Learners will be exposed to information concerning both old organisational design and new approaches to the same. The most recent designs (modern corporate designs) are more empowering since they devolve the decision-making process down the organisation hierarchy. The current organisational structures have proven to be more flexible and, thus, agile in their operations. An excellent example of modern organisational design is the car industry.

 

Unit Suitability

 

Chartered institute of personnel development considers organisational design to be an essential competence for human resource practitioners. This is because organisational structure requires that the practitioners are familiar with external environmental factors, objectives, or needs of an organisation and people’s behaviour in an organisation. The unit is recommended for all organisational change practitioners, organisational leaders, and all people responsible for planning and supporting transformational change. HR practitioners or individuals aspiring to pursue a career in human resources should also enrol in the module.

 

Choice of Organisational design

 

Students of this module will learn that three primary factors influence the choice of an organisational design. The unit will first identify with the business objectives, and elaborate on the relationship between the organisational structures and business objectives. Aligning the purpose of the business to its structure is necessary for fulfilling a business strategy. As described by the PESTLE analysis, external environmental factors impact the organisational design and goals and thus must also be considered. The second factor influencing organisational design is the organisational culture. In instances where organisational design is used as an intervention for organisational development, culture must always be considered. The unit will give illustrations of the relationship between corporate design and culture using Handy’s cultural typology5. The framework is useful in providing clear guidelines for the parallels between design and culture. The framework is based on five types of organisational cultures, which include:

  1. Role cultures that correlate with the functional structure whereby senior managers (product line managers) control independent functions’ operations and co-ordinate themselves to attain the organisational objectives.
  2. Learners will also be taught about power cultures, where an individual or a small group dominates.
  3. The unit will also assess the task culture, whose organisation design is matrix organisations known for relying on connections to correspond to the task at hand.
  4. Task cultures are related to matrix organisations, which rely on connections to handle the tasks at hand.
  5. Organisations designed to give authority to a person or persons with expertise often use a person’s culture. These organisations mostly deal with consultancies, such as architects or specialists. The structures in these organisations often support individual interests.

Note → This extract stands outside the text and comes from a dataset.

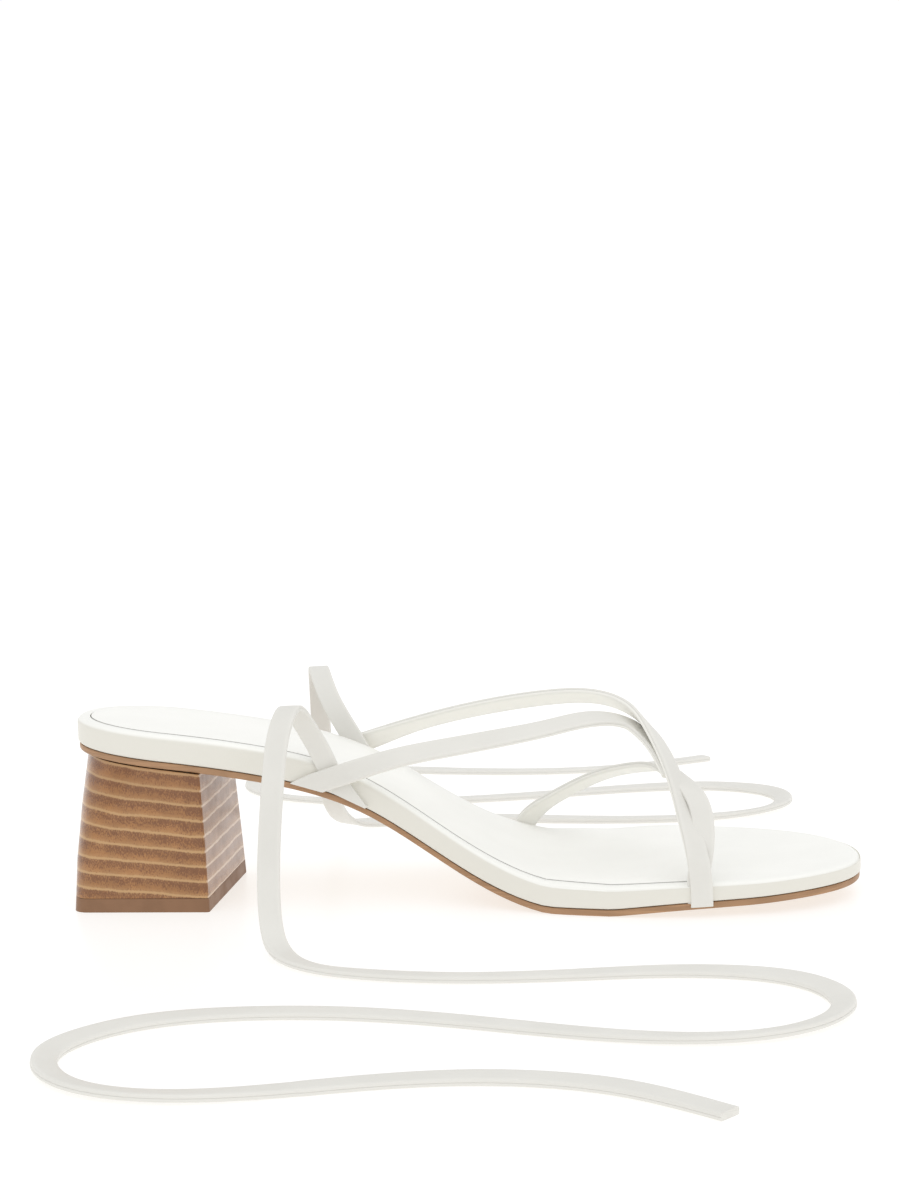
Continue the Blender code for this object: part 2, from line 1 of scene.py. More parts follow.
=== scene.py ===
"""Looks of a left lace-up sandal on a flared block heel, laid out as an add-on and run as a script.

The shoe is worked out from the back of its heel, with x to the toe, y to the outer side of the
foot and z up from the floor. The last step of each piece moves it into the frame.
"""

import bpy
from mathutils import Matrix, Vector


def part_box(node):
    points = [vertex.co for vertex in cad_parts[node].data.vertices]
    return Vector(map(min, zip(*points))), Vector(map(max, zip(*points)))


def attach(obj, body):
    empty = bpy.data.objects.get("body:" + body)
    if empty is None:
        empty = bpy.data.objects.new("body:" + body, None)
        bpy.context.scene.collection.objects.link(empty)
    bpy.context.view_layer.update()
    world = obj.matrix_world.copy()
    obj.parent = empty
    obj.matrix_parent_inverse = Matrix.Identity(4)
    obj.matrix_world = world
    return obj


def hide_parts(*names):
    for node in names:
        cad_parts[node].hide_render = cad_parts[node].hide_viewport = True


bl_info = {
    "name": "Lace Up Heeled Sandal",
    "version": (1, 0, 0),
    "blender": (4, 5, 0),
    "location": "View3D > Sidebar > Sandal",
    "description": "Models and finishes a white lace-up sandal on a stacked block heel",
    "category": "Object",
}

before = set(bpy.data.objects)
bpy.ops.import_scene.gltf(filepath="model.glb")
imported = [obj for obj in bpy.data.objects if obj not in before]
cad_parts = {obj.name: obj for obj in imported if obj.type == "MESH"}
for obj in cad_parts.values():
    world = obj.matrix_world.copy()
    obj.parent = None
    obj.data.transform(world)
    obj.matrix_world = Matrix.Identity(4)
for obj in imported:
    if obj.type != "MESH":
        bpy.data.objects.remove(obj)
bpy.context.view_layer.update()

import math

import bpy
import numpy as np
from bpy.props import FloatProperty, FloatVectorProperty, PointerProperty
from mathutils import Matrix, Vector

BODY = "root"

FOOTBED_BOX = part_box("footbed")

# The shoe's own sizes, in metres, with its length and place from the frame
LENGTH = FOOTBED_BOX[1][0] - FOOTBED_BOX[0][0]
HEEL_BACK_X = FOOTBED_BOX[0][0]
BALL_WIDTH = 0.086
SEAT_RISE = 0.0499
FOOTBED_THICK = 0.0086
FOOTBED_TUCK = 0.0009
TOP_DISH = 0.0008
OUTSOLE_THICK = 0.0019
OUTSOLE_SETBACK = 0.0004
SOCK_THICK = 0.0010
SOCK_INSET = 0.0043
SOCK_LENGTH = 0.190
SOCK_CORNER = 0.0040
SOCK_ROOM = 0.00035
STRAP_RISE = 0.0500
HEEL_LENGTH = 0.0428
HEEL_WIDTH = 0.0537
HEEL_BACK = 0.0019
HEEL_EASE = 0.0009
HEEL_JOINT = 0.00012
TOP_PIECE_THICK = 0.0042
GAP = 0.0003
SEAM = 0.0002
TIE_LIFT = 0.0001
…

All the different organisational cultures have their advantages and disadvantages, as will be explained to the learners. Knowing what organisational design to use in a particular organisation and transitioning from one culture to another are essential design elements that the unit will focus on. Students will learn that different organisation cultures can exist in one organisation. Therefore, deciding on the appropriate organisational design in such instances is a critical responsibility. The unit will comprehensively give case studies that will enable the learners to associate as well as understand the theoretical framework. The module not only exposes the students to designing local and national corporations but also gives an exposition of appropriate steps when designing international corporations. Students will understand that the most significant barrier in designing a global corporation is culture. Therefore, Hofstede’s framework that identifies international differences in cultural preferences will be taught. Some of the cultures covered by the framework include:

  • Competing or caring culture
  • Risk-taking or risk avoidance culture
  • Collectivism or individualism culture
  • Short term or long term investment culture
  • Power distance culture.

The third factor influencing the choice of organisational design is people processes and systems. The unit gives a detailed elaboration of how changing technology influences labour and, thus, an organisation’s operations. For instance, social media and the internet has become an essential tool for recruitment and performance management. Different organisations have adopted remote working techniques that require independent organisational designs to achieve the desired outcome. This module is necessary for organisations that might want to transition from one structure to another. Depending on the organisational needs, different companies may find it necessary to transition from a functional structure to a network approach.

 

Winding-up

 

Organisational design plays a vital role in shaping people processes that are mostly associated with human resource practitioners. It is the human resource manager’s role to ensure that the business strategy and organisation design are aligned. Organisation design is an essential tool that can be used to shape organisational culture. At the end of the unit, the students will be able to define organisation design, give types of organisation design, and have the practical knowledge on the importance of organisation design in given companies. A positive organisational culture is essential for achieving the business goals as well as improving the quality of work for the people. According to research conducted by CIPD, organisational design is particularly important to SMEs. This is because SMEs often have to review their structures as they grow and expand. Many start-ups begin with a structure where people work towards attaining the founders’ goals and objectives, but with time and growth, a hierarchy is established.